The strategic trade-off is clear: adaptability vs efficiency. Augmentation prioritizes future resilience; automation maximizes present performance. Leaders must decide which philosophy aligns with their industry dynamics and long-term goals.
Future Trajectories: Convergence or Escalation?
Will these two paths converge—or escalate further apart? Several possibilities emerge:
- Hybrid Integration: Some organizations will blend the two, using augmentation for strategic exploration while embedding automation into execution pipelines. This balance could yield both adaptability and efficiency.
- Path Dependence: Others may lock into one philosophy. Explorers risk being outpaced by automators in short-term efficiency races. Automators risk brittleness, unable to adapt when paradigms shift.

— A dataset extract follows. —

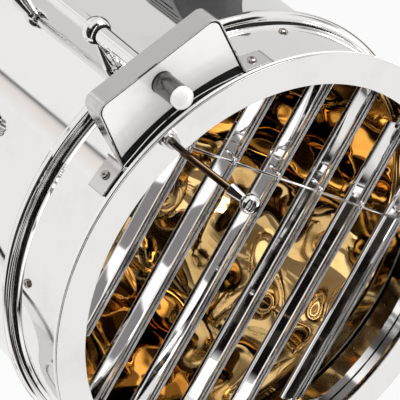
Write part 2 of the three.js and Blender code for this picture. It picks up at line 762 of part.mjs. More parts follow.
function switchButton() {
  return turned([[0, 41], [15.5, 41], [15.5, 50], [12, 52], [0, 53]], 24).translate(0, SWITCH_Y, 0);
}
piece("base_cover", baseCover(), NICKEL, lamp);
piece("base_hub", baseHub(), NICKEL, lamp);
piece("base_weight", baseWeight(), IRON, lamp);
piece("base_pad", basePad(), RUBBER, lamp);
piece("cable_gland", cableGland(), RUBBER, lamp);
piece("switch_housing", switchHousing(), NICKEL, lamp);
piece("switch_button", switchButton(), NICKEL, lamp);

export default lamp;
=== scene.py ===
# A searchlight floor lamp: mirror-polished nickel, a gold-tinted reflector behind upright louvres,
# and a slim column on a round weighted base. Every length is in metres unless it ends in "mm".
import bmesh
import bpy
import math
from mathutils import Matrix, Vector


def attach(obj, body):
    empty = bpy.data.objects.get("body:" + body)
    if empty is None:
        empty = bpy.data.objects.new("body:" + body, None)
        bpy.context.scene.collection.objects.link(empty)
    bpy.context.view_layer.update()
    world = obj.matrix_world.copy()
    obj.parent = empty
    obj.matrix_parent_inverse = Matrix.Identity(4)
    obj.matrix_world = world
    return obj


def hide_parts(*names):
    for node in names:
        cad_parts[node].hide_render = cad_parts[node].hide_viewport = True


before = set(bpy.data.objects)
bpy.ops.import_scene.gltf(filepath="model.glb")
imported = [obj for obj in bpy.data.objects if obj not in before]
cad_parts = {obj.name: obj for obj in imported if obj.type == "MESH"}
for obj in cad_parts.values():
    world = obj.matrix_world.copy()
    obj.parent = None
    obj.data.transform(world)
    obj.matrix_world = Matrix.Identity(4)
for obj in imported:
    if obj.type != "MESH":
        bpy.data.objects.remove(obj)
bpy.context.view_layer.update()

# The photographer's place: a little above the lamp's head and to its left, rolled to the photograph's
# framing. The lens is long, so only a part of the head fills the picture.
camera_data = bpy.data.cameras.new("camera")
camera_data.sensor_width = 36
camera_data.lens = 328.5
camera_data.clip_end = 200
camera = bpy.data.objects.new("camera", camera_data)
bpy.context.scene.collection.objects.link(camera)
bpy.context.scene.camera = camera
camera_right = Vector((0.6723357, -0.5645552, 0.4787924)).normalized()
camera_forward = Vector((0.7058506, 0.6838073, -0.1848852))
camera_forward = (camera_forward - camera_right * camera_forward.dot(camera_right)).normalized()
camera_up = camera_right.cross(camera_forward)
camera_place = Vector((-2.4144298, -2.4337116, 2.0198645))
camera.matrix_world = Matrix.Translation(camera_place) @ Matrix(
    (camera_right, camera_up, -camera_forward)
).transposed().to_4x4()

# The studio: an even white room with dark curtains on the photographer's side, which only the polished
# surfaces show, and two soft lamps. The floor is pale and keeps the lamp's shadow.
bpy.context.scene.view_settings.view_transform = "Standard"
world = bpy.data.worlds.new("white_room")
bpy.context.scene.world = world
world.use_nodes = True
room = world.node_tree
room.nodes.clear()


def add(tree, kind, **values):
    """A new node in a tree, with its properties and the values of its named inputs."""
    node = tree.nodes.new(kind)
    for name, value in values.items():
        if name in node.bl_rna.properties:
            setattr(node, name, value)
        else:
            node.inputs[name.replace("_", " ")].default_value = value
    return node


def join(tree, *pairs):
    """Links each pair of sockets."""
    for start, end in pairs:
        tree.links.new(start, end)


def fill(tree, node, sources):
    """Links or sets the node's inputs in order, and gives its first output."""
    for socket, source in zip(node.inputs, sources):
        if isinstance(source, bpy.types.NodeSocket):
            tree.links.new(source, socket)
        elif source is not None:
            socket.default_value = source
    return node.outputs[0]


def maths(tree, operation, *sources):
    return fill(tree, add(tree, "ShaderNodeMath", operation=operation), sources)


def vectors(tree, operation, *sources):
    node = add(tree, "ShaderNodeVectorMath", operation=operation)
    fill(tree, node, sources)
    return node.outputs["Value" if operation in ("DOT_PRODUCT", "LENGTH") else "Vector"]


def eased(tree, source, low, high, start=0.0, end=1.0):
    """Goes smoothly from start to end as the source passes from low to high."""
    node = add(tree, "ShaderNodeMapRange", interpolation_type="SMOOTHSTEP")
    return fill(tree, node, (source, low, high, start, end))


def blended(tree, share, first, second):
    """One colour that gives way to another."""
    node = add(tree, "ShaderNodeMix", data_type="RGBA")
    for index, source in ((0, share), (6, first), (7, second)):
        if isinstance(source, bpy.types.NodeSocket):
            tree.links.new(source, node.inputs[index])
        else:
            node.inputs[index].default_value = source
    return node.outputs[2]


def graded(tree, source, stops):
    """A colour for each value of the source, from a list of (value between -180 and 180, grey or colour)."""
    position = fill(tree, add(tree, "ShaderNodeMapRange"), (source, -180.0, 180.0, 0.0, 1.0))
    ramp = add(tree, "ShaderNodeValToRGB")
    elements = ramp.color_ramp.elements
    while len(elements) < len(stops):
        elements.new(0.5)
    for element, (value, colour) in zip(elements, sorted(stops)):
        element.position = (value + 180) / 360
        element.color = (*(colour if isinstance(colour, tuple) else (colour,) * 3), 1)
    tree.links.new(position, ramp.inputs[0])
    return ramp.outputs[0]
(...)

- Structural Bifurcation: Over time, industries themselves may split, with augmentation-based fields fostering continuous innovation, while automation-based fields consolidate into oligopolistic efficiency machines.
The deciding factor may be market shocks: in stable environments, automation dominates; in turbulent environments, augmentation proves superior.
Conclusion: The Enduring Tension
The great divergence in AI adoption is not a technical matter—it is philosophical. Augmentation treats AI as a partner, investing in human capability and resilience. Automation treats AI as infrastructure, driving ruthless efficiency at scale. Both approaches are rational, but each carries risks: inefficiency on one side, rigidity on the other.
Leaders face a choice. Do they cultivate explorers, building long-term adaptability? Or do they empower automators, optimizing for scale and efficiency? In practice, the most successful organizations may learn to navigate both—leveraging augmentation for discovery, and automation for execution.
The future of AI adoption will not be defined by a single curve. It will be shaped by the ongoing tension between two philosophies: one that asks AI to help us think, and one that demands AI to do the work for us.